The Cons of Social Media Are Not Cons, but Realities
One of the first criticisms of social media was that customers given the right of free speech could say something critical about the company. This is not necessarily a con, but a reality of business. Hoteliers, for the most part, are not reacting to negativity with negativity. Instead, they are using social media to further enhance their reputation by addressing complaints openly. This shows viewers that the company values the buyer-seller relationship, and goes a long way in restoring peoples’ confidence in the brand.
A study by the University of Nevada, Las Vegas and Wendy Lim, reasoned that social media was indeed less expensive than traditional PR and based on results, hotel and resort companies should relegate 25% of their time towards social marketing. One other study quoted in the report by Mzinga and Babson Executive Education, 2009, revealed another startling and telling fact about the industry at large; at least 80% of professionals do not take into account the ROI for their social media programs.

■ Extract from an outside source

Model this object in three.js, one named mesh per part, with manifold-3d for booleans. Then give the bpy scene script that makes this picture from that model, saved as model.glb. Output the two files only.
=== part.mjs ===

Blogs Are Becoming the Best Links
Additionally, blogs are growing in popularity, and social media pages can link to blog content for mutual traffic exchange. One of the latest algorithm changes from Google is centered on rewarding the companies that have active social pages. Google’s network of sites also means higher traffic possibilities, as Blogspot, Google Plus and Google search are all owned by the same parent company. Blogs, by the way are still very popular even at the corporate level. In Asia-Pacific territories, 50% of Global 100 companies are blogging, compared to the U.S. 35% and Europe’s 25%. Blogging and social sharing are quickly becoming the most effective back-linking strategies.
This should indicate the importance of a formal education, which trains social media “gurus” on what they should be doing, what their objectives include, and how to tell if any of this is actually contributing to profit and growth. As we all know, unplanned and unguided social networking is the epitome of wasted time. A business has to have a plan.